In non-salt setups, the corrosion advantage narrows considerably. A steel pool with properly balanced water (pH 7.2–7.6, alkalinity 80–120 ppm) and annual inspection of the base plates and uprights can last just as long as polymer. The real corrosion risk with steel isn’t the water — it’s the soil. If the bottom rail sits in damp, slightly acidic ground, rust creeps in from the outside.

Polymer is also immune to the bleaching and degradation that cheap coatings suffer from chlorine off-gassing. With steel, a pool that’s been over-chlorinated repeatedly can show coating damage above the waterline that polymer simply doesn’t experience.

Structural Strength and Panel Rigidity

Steel has a clear density advantage at equivalent thicknesses. A 14-gauge steel wall holds its shape under water pressure and backfill stress more predictably than a same-thickness polymer panel. This matters most in larger pools — 24-foot rounds and 16×32 ovals — where the wall faces more lateral force.

Polymer manufacturers account for this by designing thicker panels and adding internal ribbing. Modern polymer walls from quality manufacturers aren’t structurally weak; they’re engineered differently. But at the budget end of the market, thinner polymer panels can flex or bow in ways that steel doesn’t, which stresses the liner seams over time.

The practical takeaway: for pools 18 feet round and under, both materials perform comparably under normal conditions. For larger pools, verify the wall gauge or thickness spec before you commit. Don’t accept “polymer construction” as a quality signal on its own — it depends entirely on the specific design.

Installation and Long-Term Maintenance

Both materials install similarly — interlocking panels, uprights, and a top rail system. Polymer panels are typically lighter, which makes solo or two-person installation easier. Steel panels at full gauge can be heavy enough to need an extra set of hands.

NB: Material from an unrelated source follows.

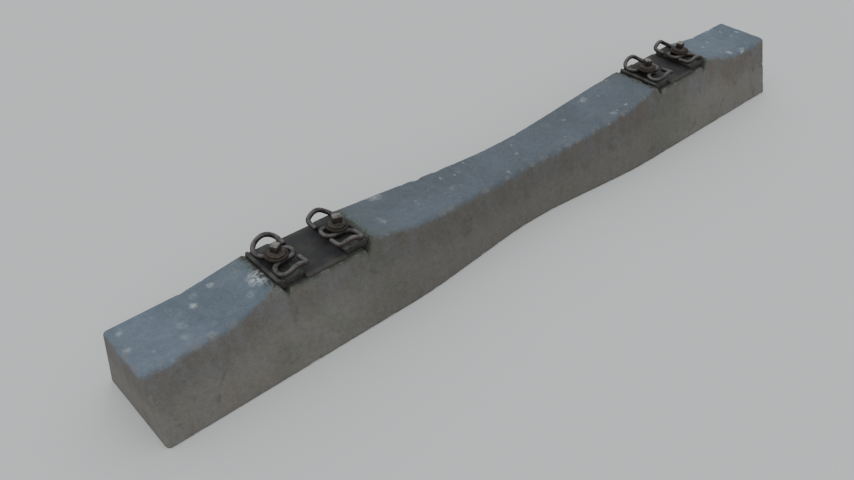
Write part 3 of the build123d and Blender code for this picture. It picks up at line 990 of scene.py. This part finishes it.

Maintenance differences show up over years, not months:

  • Steel walls: Inspect the bottom rail and base plates annually. If you see surface rust, treat it with a rust converter before it spreads. Keep the area around the pool base dry and well-drained.
  • Polymer walls: Almost no corrosion maintenance. Watch for UV degradation on exposed components if the top rail is also polymer — some fade and become brittle after 10–15 years of direct sun.
  • Both: The wall material is secondary to liner condition. A liner failure causes more immediate problems than mild wall corrosion.

One underrated point: if you ever need to replace a damaged panel, steel is easier to source. Polymer panels vary by manufacturer, and discontinued models can leave you hunting for an exact match years later.

Cost and Value

Steel-walled pools cost less at the point of sale. A mid-range steel above-ground pool runs noticeably cheaper than a comparable polymer model from the same manufacturer tier. That gap narrows when you factor in long-term maintenance or early replacement due to rust.

If you’re in a coastal area, run salt chlorination, or plan to keep the pool for 20-plus years, the premium for polymer pays off. If you’re buying a starter pool, expect to relocate in under a decade, or are in a dry climate with no saltwater system, steel offers better value per dollar spent.

Polymer becomes an obvious call in these situations:

  • Saltwater chlorine generator in use
  • Pool located near the ocean or in a high-humidity climate
  • Planning to pass the pool to a future homeowner and want longevity as a selling point

Steel makes sense when:

  • Budget is the primary constraint
  • You’re willing to do annual inspections
  • No salt system, moderate climate

Bottom line: Polymer walls genuinely last longer with less intervention, and that advantage compounds over time in salt or high-moisture environments. For most buyers running a standard chlorine pool in a temperate climate, a quality steel-walled pool maintained properly is the smarter financial decision.